BLBG: Treasury Futures Rise; Reports May Show Sales, Prices Declined
Treasury 10-year futures contracts rose for a fifth day, their longest rally in three weeks, before government reports this week that economists predict will show retail sales and consumer prices fell last month.
Ried, Thunberg & Co.’s weekly survey of fund managers showed investors became less bearish on Treasuries in the first part of January. Two-year yields were within 15 basis points of a record low set last month as the steepest U.S. job losses since 1945 spurred demand for the relative safety of government debt and sent global stocks lower.
“There’s an onslaught of negative economic data,” said Peter Jolly, the head of market research at NabCapital in Sydney, the investment-banking unit of Australia’s largest lender. “We expect yields to retest the lows they saw at the end of last year.”
The yield on 10-year futures contracts for March delivery fell one basis point to 3.01 percent at 12:23 p.m. in Singapore, based on electronic transactions at the Chicago Board of Trade. The price rose 1/8, or $1.25 per $1,000 face amount, to 125 21/32. A basis point is 0.01 percentage point.

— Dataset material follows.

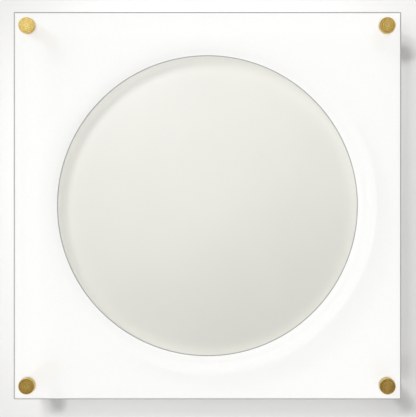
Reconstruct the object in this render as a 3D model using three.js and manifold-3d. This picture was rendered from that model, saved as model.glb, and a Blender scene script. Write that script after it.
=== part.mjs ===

Two-year notes yielded 0.75 percent, versus the low of 0.60 percent set Dec. 17.
Trading of Treasuries was closed in Japan for a holiday.
MSCI’s AC Asia Pacific excluding Japan Index of regional shares slid 2.6 percent, dropping for a fourth day.
Money Markets
Sales at U.S. retailers probably fell in December for a sixth month, dropping 1.2 percent, based on the median forecast in a Bloomberg News survey of economists before the Commerce Department reports the figures on Jan. 14.
Labor Department data on Jan. 16 will show consumer prices slid for a third month, a separate survey showed. The U.S. lost more jobs in 2008 than any year since 1945 as employers fired 524,000 people in December, the Labor Department said on Jan. 9.
Ried Thunberg’s index measuring investors’ outlook on Treasuries for the end of June rose to 39 in the seven days ended Jan. 9 from the record low of 35 the week before. The economic analysis firm in Jersey City, New Jersey, surveyed 29 fund managers controlling $1.37 trillion. A reading below 50 means investors expect prices to fall.
Yields indicate efforts by the government and central banks to undo a logjam in the credit markets are working, creating the risk that investors may favor corporate bonds over Treasuries.
The difference between what banks and the Treasury pay to borrow money for three months, the so-called TED spread, narrowed to 1.19 percentage points from 2008’s high of 4.64 percentage points in October.
Swaps Spread
The two-year interest rate swap spread shrank to 54.25 basis points, near the least since August 2007, when a global rout in credit began to escalate.
The spread, which is the difference between the rate to exchange floating for fixed interest payments for two years and comparable U.S. Treasury yields, is a gauge of investors’ perceptions of credit risk.
Swap rates are based on expectations for the London interbank offered rate, or Libor. Three-month Libor fell to 1.26 percent on Jan. 9, the lowest since 2004.
Barclays Capital Inc., one of the 17 primary dealers that are required to bid at U.S. debt auctions, is recommending high- grade bonds for the first half of 2009 including conventional and mortgage-backed debt sold by the so-called agencies. Fannie Mae and Freddie Mac, the two largest providers of mortgage financing, are examples of these agencies.
Inflation Bonds
“Policy measures to fix financial markets are off to a positive start,” Ajay Rajadhyaksha, Barclays Capital’s head of fixed-income strategy in New York, wrote in the company’s fixed income outlook for 2009 on Jan. 9.
Pacific Investment Management Co., Vanguard Group and Fifth Third Asset Management, which oversee a combined $1.8 trillion, are buying inflation-protected bonds on speculation efforts by policy makers to reignite the global economy will lead to faster increases in prices for goods and services.
TIPS due in 10 years yield 0.58 percentage point less than Treasuries, compared with an average of 2.11 percentage points since 2000. In November, TIPS yields rose as much as 0.08 percentage point above Treasuries.
“They’re breathtakingly cheap,” said Mitchell Stapley, who oversees $22 billion as chief fixed-income officer for Grand Rapids, Michigan-based Fifth Third. “This one’s going to take a while to come to fruition but I’m buying them so dirt cheap I’m willing to have a little patience.”
President-elect Barack Obama said reviving the U.S. economy will require scaling back on his campaign promises and personal sacrifice from all Americans, speaking on ABC’s “This Week” program broadcast yesterday.
Obama takes office Jan. 20 and is pressing Congress to act quickly on a two-year economic stimulus plan of about $775 billion after companies including Boeing Co., the world’s second- largest commercial-plane maker, announced job cuts last week.